How Do You Measure Performance and Should You Care Whether Active Beats Passive Investing?

Furthermore, where is it written that as an investor I should have the singular goal of beating the overall stock market on a total return basis?  What if I need more income than the S&P 500 index is capable of generating for me?  Therefore, if I build a stock portfolio that produces significantly more dividend income than the S&P 500, have I somehow failed as an investor because my capital appreciation component may be lower?  Personally, I think not.

Moreover, if I am judging my success or failure based on outperforming a benchmark such as the S&P 500 on a total return basis, this could prove problematic to my goals and objectives.  The problem with total return investing is that I become subject to the vagaries of short-term price action.  As an income investor it is possible that I would be forced to harvest shares during a bad market in order to meet my income needs.  Therefore, I would be invading my principal and doing it at a time when I might be better served to simply hold.  But since I need current income, invading my principal is really not a viable option.

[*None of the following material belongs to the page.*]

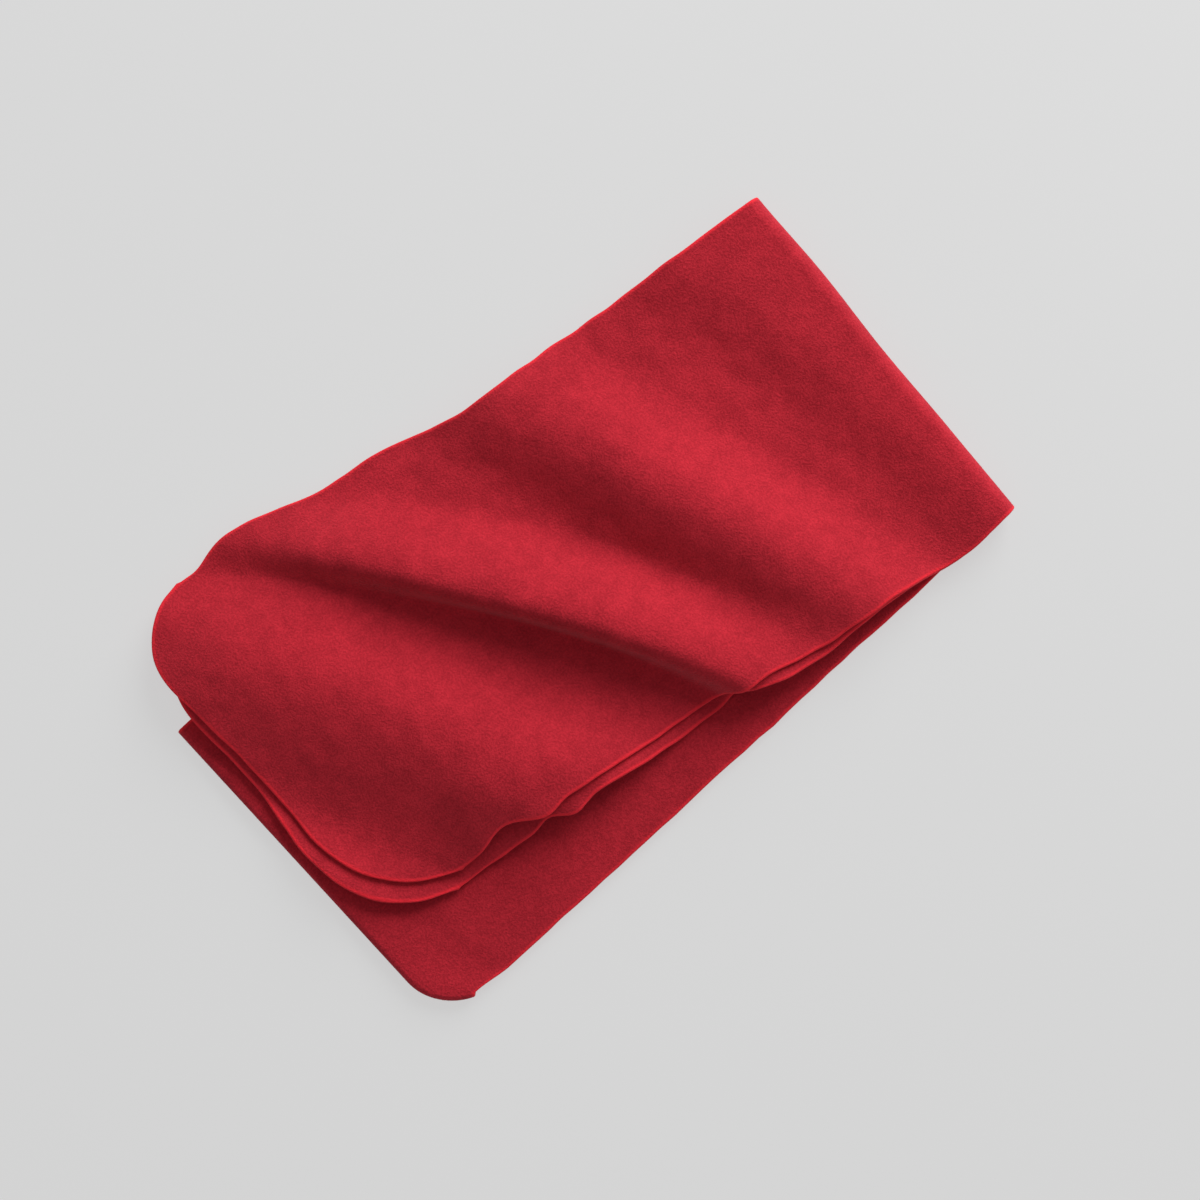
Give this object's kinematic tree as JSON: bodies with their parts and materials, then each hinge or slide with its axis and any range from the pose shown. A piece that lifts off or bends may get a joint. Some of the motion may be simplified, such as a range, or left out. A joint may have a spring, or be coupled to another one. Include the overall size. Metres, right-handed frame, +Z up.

In contrast, if I have built a dividend growth portfolio that is producing an adequate amount of dividend income to meet my needs, short-term price volatility is of no consequence.  For starters, short-term price volatility is very unpredictable and could work against me.  However, since my dividend income stream is based on the number of shares I own, it is also more predictable and reliable regardless of what the market may be doing on a short-term price action basis.  In other words, even when the market price of my stock is falling, my dividend income can actually be rising, assuming I picked the right dividend growth stocks.

Additionally, there is always the question of valuation, or perhaps more precisely – relative valuation.  For example, if the overall market has produced strong results but is simultaneously significantly overvalued, should I really be happy about that?  My current returns, if I was an index investor, might be quite good, but at the same time I could be facing significant future risk.  Good returns in that scenario might lead me into a place of dangerous complacency.  In other words, I could be feeling very happy even though I might be facing pending financial disaster when valuations correct.

Stated differently, what I’m referring to at this point is risk.  Investing in the index at high valuation, which is where I believe we are today, would essentially be taking on more risk than I am comfortable with even though recent returns have been exceptional.  Which leads me to my most favorite idiom that I personally coined: “measuring performance without simultaneously measuring valuation is a job half done.”  Unlike a lot of investors, I get nervous when my performance is good primarily because valuations have become excessive.  High valuations might have produced excellent short-term results, but they are also producing significantly higher risk at the same time.

Conflicting Studies on Passive Versus Active Investing

Although many people hold the view that the active versus passive investing records are conclusive, I have found that the records are anything but.  Here is a link to an INVESTOPEDIA report that suggests that performance results can vary significantly depending on the timeframe and other factors.  To me this simply further suggests that the results are anything but indisputably conclusive.

The Most Predictable Ways To Outperform The S&P 500

I believe that one of the more predictable ways to outperform the S&P 500, or any other index, is to behave as the S&P 500 behaves.  However, I am not suggesting becoming what some refer to as a closet indexer.